El bable es absolutamente inabarcable. Cabe todo. Retorcemos el castellano hasta hacerlo irreconocible y a eso, con dos cojones, le llamamos idioma. Ahora bien, simpático es un rato. Puedes escribir cien libros de dichos, acertijos, versiones; y nunca acabarías. Bastaría con llamar a la puerta de una casa más, en una pedanía más allá, para tener que añadir un renglón más al inventario.

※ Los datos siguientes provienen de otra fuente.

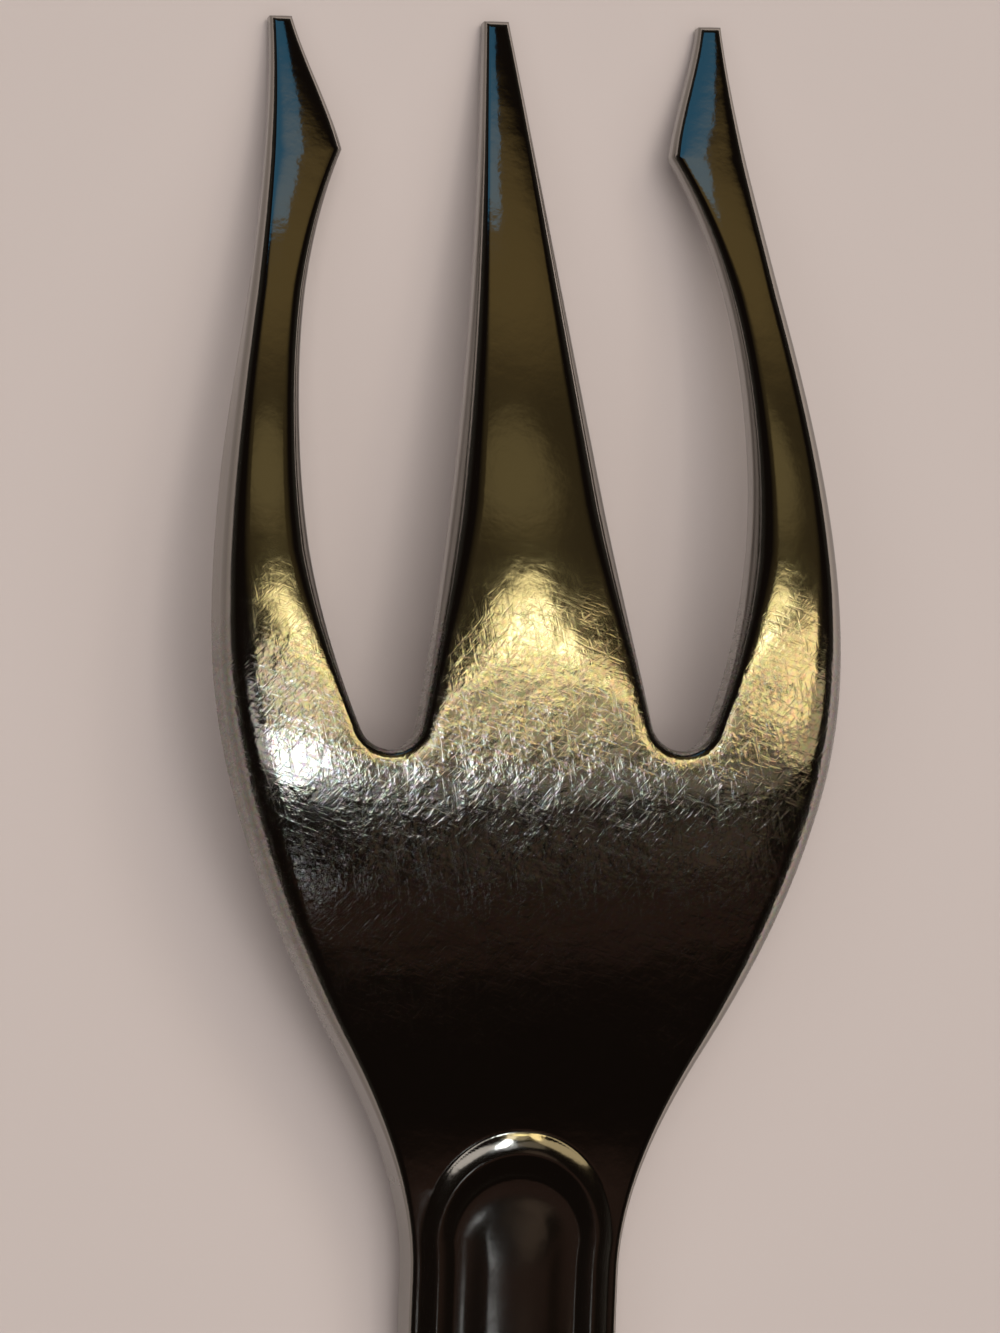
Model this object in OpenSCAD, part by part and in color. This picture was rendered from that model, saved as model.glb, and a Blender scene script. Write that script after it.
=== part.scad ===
// Oyster fork: one bar of polished stainless steel, blanked, rolled and coined.
// It lies face down, the back of the head uppermost, as it does on a table.
// Frame: +X to the right, +Y toward the tine tips, +Z up; the table is z = 0.
// Every profile is a function of s, the distance from the tine tips along the fork.

/* [Overall] */
// Length from the tine tips to the end of the handle
fork_length = 145; // [125:0.5:165]
// Width over the outer tines at the shoulders, on the face, where it is greatest
head_width = 20.8; // [18.6:0.1:23.8]
// Length of the gaps between the tines
tine_length = 24.85; // [22:0.05:28]
// Distance from the closed end of the gaps to the narrowest place of the neck
palm_length = 17; // [14:0.1:20]

/* [Tines] */
// Width of an outer tine at its tip
tip_width = 0.75; // [0.6:0.05:1.2]
// Width of an outer tine at its narrowest, behind the barb
waist_width = 1.8; // [1.4:0.05:2.3]
// How far each barb stands in from the inner edge of its tine
barb_reach = 1.9; // [1:0.05:2.4]
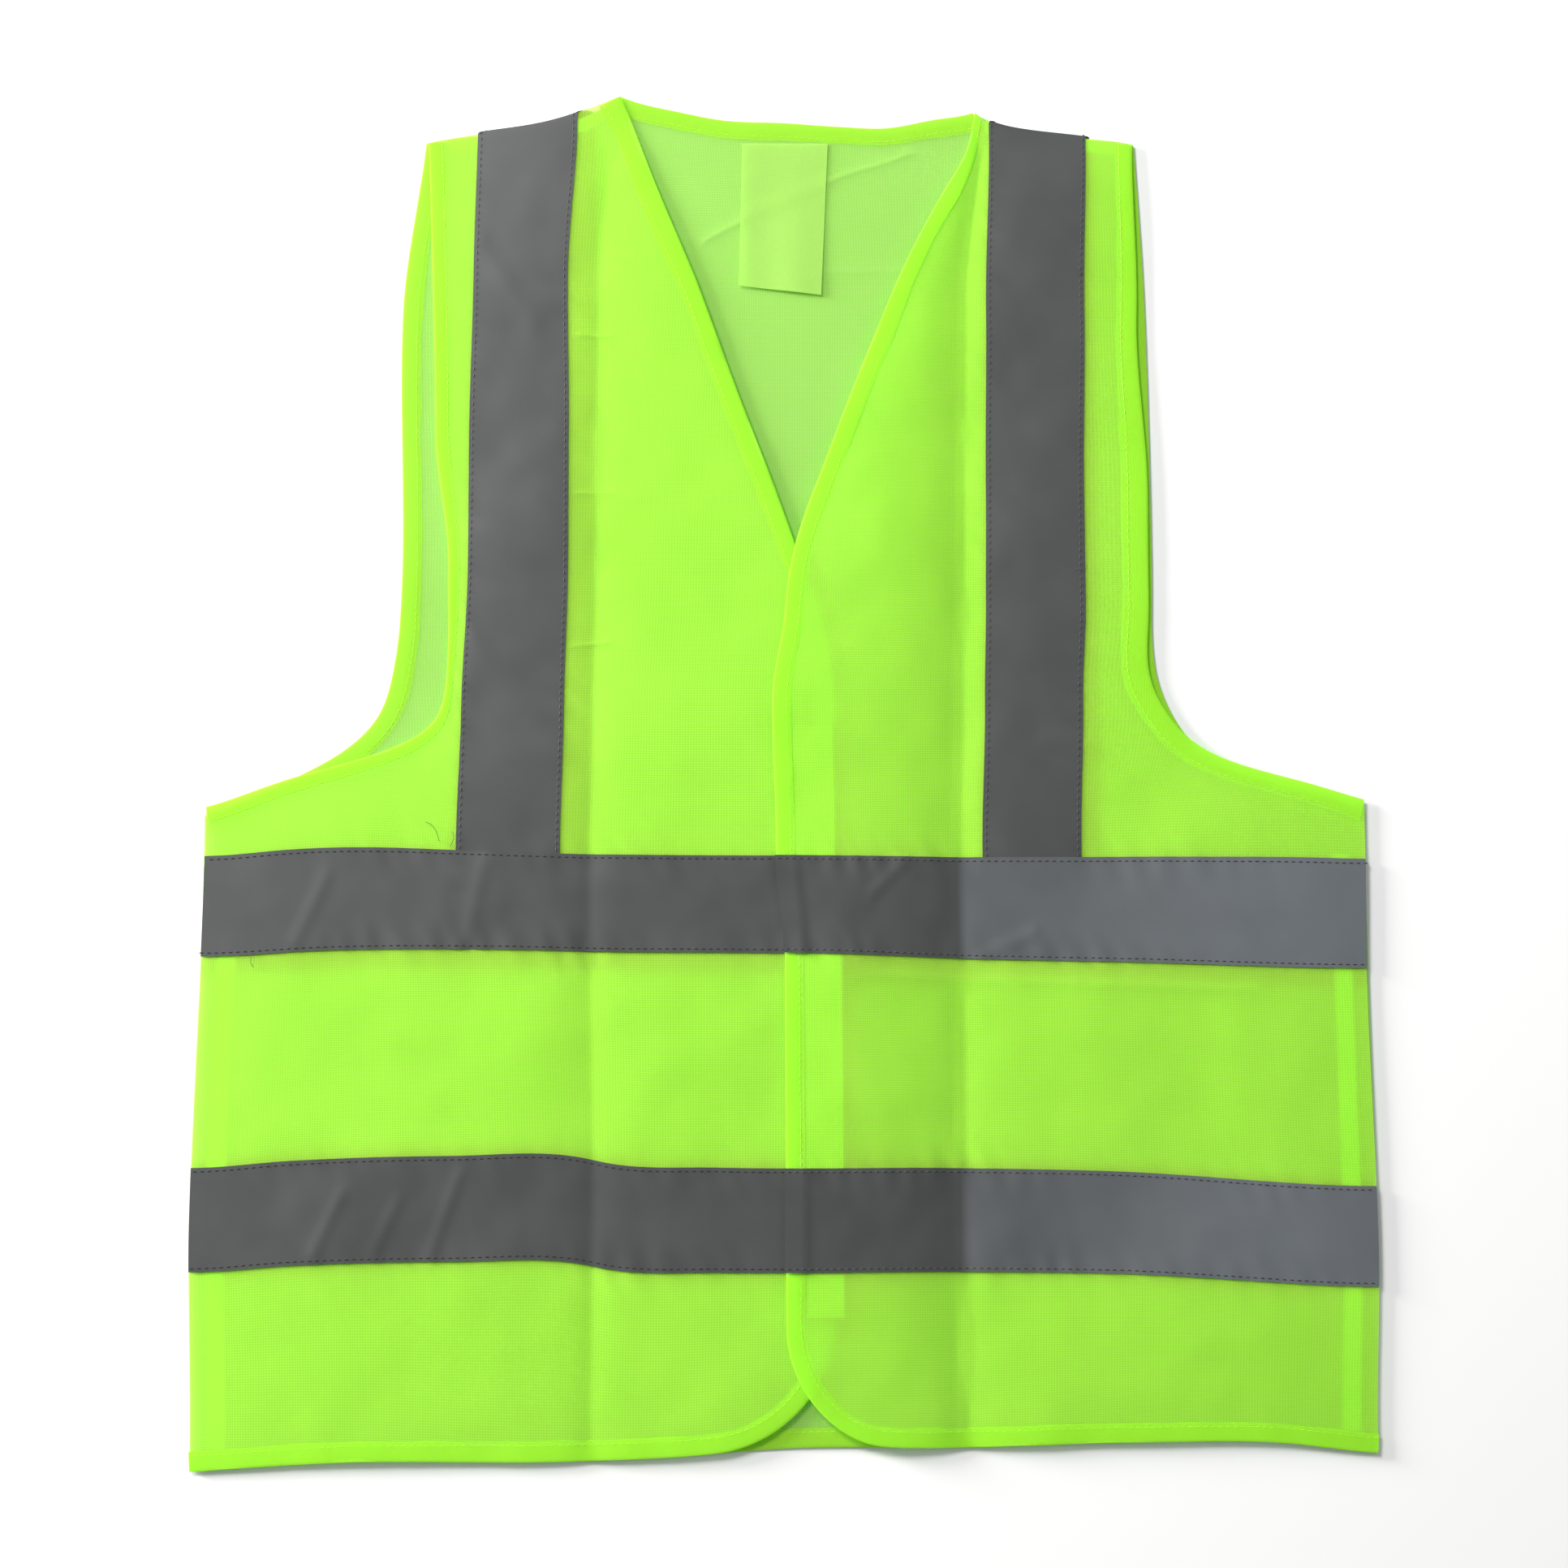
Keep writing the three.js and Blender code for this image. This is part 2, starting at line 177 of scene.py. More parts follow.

Yo aporto mi renglón, que no es personal, sino transferido por un gran amigo, al cual también le llegó a través de otro. Pero partamos de la base de su realidad. Esto es un concesionario de coches en el ámbito rural astur. Llegan dos matrimonios con afán de mirar y/o comprar, acompañados de los típicos niños pequeños malcriados. El vendedor empieza a mostrar sus artes, a detallar las prestaciones de sus bugatrones y los niños se descontrolan. Corren de acá para allá, tocan lo que no deben, gritan. El vendedor quisiera matarlos, pero está intentando vender un coche a sus padres y entonces, mordiéndose la lengua, les lanza una suave andanada. ¡Cuidao, chicos! Continúa con los mayores, abre puertas, muestra adelantos tecnológicos y se va ganando, campechano él, a los potenciales compradores. Pero los niños siguen incordiando; y les avisa por segunda vez. ¡Cuidao, que vais a romper algo! Y tira para la gama alta.
Al poco, cataplán. Un retrovisor roto. Entonces al vendedor, rojo de ira, le sale la lengua materna en estado puro para arengar a los enanos: “¡Se vos diz, se vos endiz, se vos vuelve a endecir y vais y me jodéis el coche!”. Qué deliciosa concatenación de decires. Se diz, se endiz y se vuelve a endecir. Un, dos, tres. ¿Cómo decirlo mejor en castellano antiguo? ¿Quién da más? ¡Viva el bable y sus millones de decires!